>>>

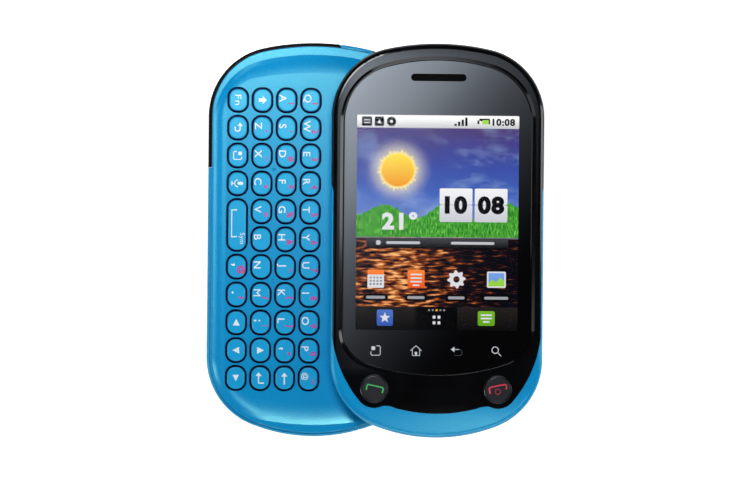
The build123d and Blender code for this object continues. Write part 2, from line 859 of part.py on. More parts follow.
pieces = {
    "rear_housing": make_rear_housing(),
    "battery_cover": make_battery_cover(),
    "battery_pack": make_battery_pack(),
    "keypad_deck": make_keypad_deck(),
    "key_mat": make_key_mat(),
    "main_board": make_main_board(),
    "case_screws": make_case_screws(),
    "port_cover": make_port_cover(),
    "volume_key": make_volume_key(),
    "guide_plate": make_guide_plate(),
}
for name, place, extra in keys:
    pieces["key_" + name] = make_key(place, extra)

slider_pieces = {
    "front_bezel": make_front_bezel(),
    "slider_case": make_slider_case(),
    "touch_lens": make_touch_lens(),
    "display_module": make_display_module(),
    "slide_plate": make_slide_plate(),
}
for name, place in call_keys.items():
    slider_pieces[name] = make_call_key(place)
for name, piece in slider_pieces.items():
    pieces[name] = Pos(slide_travel, 0, 0) * piece

os.makedirs("parts", exist_ok=True)
for name, piece in pieces.items():
    export_step(piece, f"parts/{name}.step")
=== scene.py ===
import bpy
from math import atan2, cos, pi, radians, sin
from mathutils import Matrix, Vector


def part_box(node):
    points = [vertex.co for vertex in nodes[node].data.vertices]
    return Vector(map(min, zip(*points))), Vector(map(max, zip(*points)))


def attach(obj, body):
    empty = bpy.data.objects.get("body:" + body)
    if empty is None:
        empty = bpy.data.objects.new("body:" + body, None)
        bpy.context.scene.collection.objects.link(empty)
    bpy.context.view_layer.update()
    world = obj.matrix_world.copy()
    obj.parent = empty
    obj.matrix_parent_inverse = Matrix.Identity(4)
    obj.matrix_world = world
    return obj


# A side-sliding phone, slid open and lying on its back. The keypad half is centred on the origin and
# the screen half lies one travel to its right. X runs to the right, Y to the earpiece, Z up.

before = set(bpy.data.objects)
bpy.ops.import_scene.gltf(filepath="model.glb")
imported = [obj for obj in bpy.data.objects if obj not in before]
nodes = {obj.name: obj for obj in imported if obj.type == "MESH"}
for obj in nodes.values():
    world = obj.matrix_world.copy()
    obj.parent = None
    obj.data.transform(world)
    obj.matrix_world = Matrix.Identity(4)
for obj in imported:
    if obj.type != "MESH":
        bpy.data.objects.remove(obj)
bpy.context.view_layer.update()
bpy.ops.object.select_all(action="DESELECT")
mm = 0.001


def colour(hexText):
    # sRGB hex to the linear values that shaders take
    parts = [int(hexText[i:i + 2], 16) / 255 for i in (1, 3, 5)]
    return [c / 12.92 if c <= 0.04045 else ((c + 0.055) / 1.055) ** 2.4 for c in parts] + [1.0]


def adjust(node, settings):
    # settings name a socket (or its number), a property of the node, or the stops of a colour ramp, in
    # pairs of position and hex colour
    for key, value in settings.items():
        if key == "stops":
            marks = node.color_ramp.elements
            while len(marks) < len(value):
                marks.new(1.0)
            for mark, (position, hexText) in zip(marks, value):
                mark.position = position
                mark.color = colour(hexText)
        elif isinstance(key, int) or key in node.inputs:
            node.inputs[key].default_value = colour(value) if isinstance(value, str) else value
        else:
            setattr(node, key, value)


def feed(node, links):
    # links bring other outputs into a node's sockets. A node given whole stands for its first output
    for key, source in links.items():
        output = source.outputs[0] if isinstance(source, bpy.types.Node) else source
        node.id_data.links.new(output, node.inputs[key])


def addNode(tree, kind, settings=None, links=None):
    node = tree.nodes.new("ShaderNode" + kind)
    adjust(node, settings or {})
    feed(node, links or {})
    return node


def startMaterial(name, settings):
    material = bpy.data.materials.new(name)
    material.use_nodes = True
    tree = material.node_tree
    surface = tree.nodes["Principled BSDF"]
    adjust(surface, settings)
    place = addNode(tree, "TexCoord").outputs["Object"]
    return material, tree, surface, place


# the blue lacquer of the case, the deck and the keys
lacquer = {
    "light": "#0492D0", "dark": "#0386C1", "rough": 0.26, "shine": 0.95, "tint": (0.36, 1.0, 0.84, 1.0),
    "flake": 0.35 * mm,  # real flakes are 0.03 mm, drawn coarser so that they show
    "bare": "#020305",  # black: painted shade on the walls of the key holes
}


def metallicLacquer(name, bareBelow=None):
    # aluminium flake lacquer on moulded ABS: satin sheen, with flakes that glitter faintly. Below the height
    # given it turns black: painted shade on the walls of the openings
    material, tree, surface, place = startMaterial(name, {
        "Roughness": lacquer["rough"], "Specular IOR Level": lacquer["shine"],
        "Specular Tint": lacquer["tint"]})
    flake = addNode(tree, "TexNoise", {"Scale": 1 / lacquer["flake"], "Detail": 1.0}, {"Vector": place})
    stops = [(0.3, lacquer["dark"]), (0.7, lacquer["light"])]
    tone = addNode(tree, "ValToRGB", {"stops": stops}, {"Fac": flake}).outputs["Color"]
    # painted shade: black on the walls of the openings, below the floor of the dish
    if bareBelow:
        height = addNode(tree, "SeparateXYZ", links={"Vector": place}).outputs["Z"]
        painted = addNode(tree, "Math", {"operation": "GREATER_THAN", 1: bareBelow}, {0: height})
        cover = addNode(tree, "Mix", {"data_type": "RGBA", 6: lacquer["bare"]}, {0: painted, 7: tone})
        tone = cover.outputs[2]
    bump = addNode(tree, "Bump", {"Strength": 0.08, "Distance": 0.01 * mm}, {"Height": flake})
    feed(surface, {"Base Color": tone, "Normal": bump})
    return material


def keyPlastic(low, high):
    # clear-topped keys lacquered from behind: pale face, and below the deck's surface dark and dull, where
    # the dark is painted shade of the narrow gap round each key
    material, tree, surface, place = startMaterial(
        "polycarbonateKeyShadedRoot", {"Specular Tint": lacquer["tint"]})
    height = addNode(tree, "SeparateXYZ", links={"Vector": place}).outputs["Z"]
    rises = {"tone": (0.0, 1.0), "Roughness": (0.9, 0.28), "Specular IOR Level": (0.1, lacquer["shine"])}
    level = {}
    for what, (below, above) in rises.items():
        level[what] = addNode(tree, "MapRange", {
            "From Min": low, "From Max": high, "To Min": below, "To Max": above}, {"Value": height})
    # the navy stops are painted shade in the narrow gap round each key
    stops = [(0.0, "#161D42"), (0.4, "#1E2960"), (1.0, "#119CD6")]
    level["Base Color"] = addNode(tree, "ValToRGB", {"stops": stops}, {"Fac": level.pop("tone")})
    feed(surface, level)
    return material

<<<

● **Problem requirements**:
Only the lines from the line with "for name, place, extra" to the line with "if empty is", inclusive, are to be printed, exactly as they appear.

● **Response to this exercise**:
for name, place, extra in keys:
    pieces["key_" + name] = make_key(place, extra)

slider_pieces = {
    "front_bezel": make_front_bezel(),
    "slider_case": make_slider_case(),
    "touch_lens": make_touch_lens(),
    "display_module": make_display_module(),
    "slide_plate": make_slide_plate(),
}
for name, place in call_keys.items():
    slider_pieces[name] = make_call_key(place)
for name, piece in slider_pieces.items():
    pieces[name] = Pos(slide_travel, 0, 0) * piece

os.makedirs("parts", exist_ok=True)
for name, piece in pieces.items():
    export_step(piece, f"parts/{name}.step")
=== scene.py ===
import bpy
from math import atan2, cos, pi, radians, sin
from mathutils import Matrix, Vector


def part_box(node):
    points = [vertex.co for vertex in nodes[node].data.vertices]
    return Vector(map(min, zip(*points))), Vector(map(max, zip(*points)))


def attach(obj, body):
    empty = bpy.data.objects.get("body:" + body)
    if empty is None:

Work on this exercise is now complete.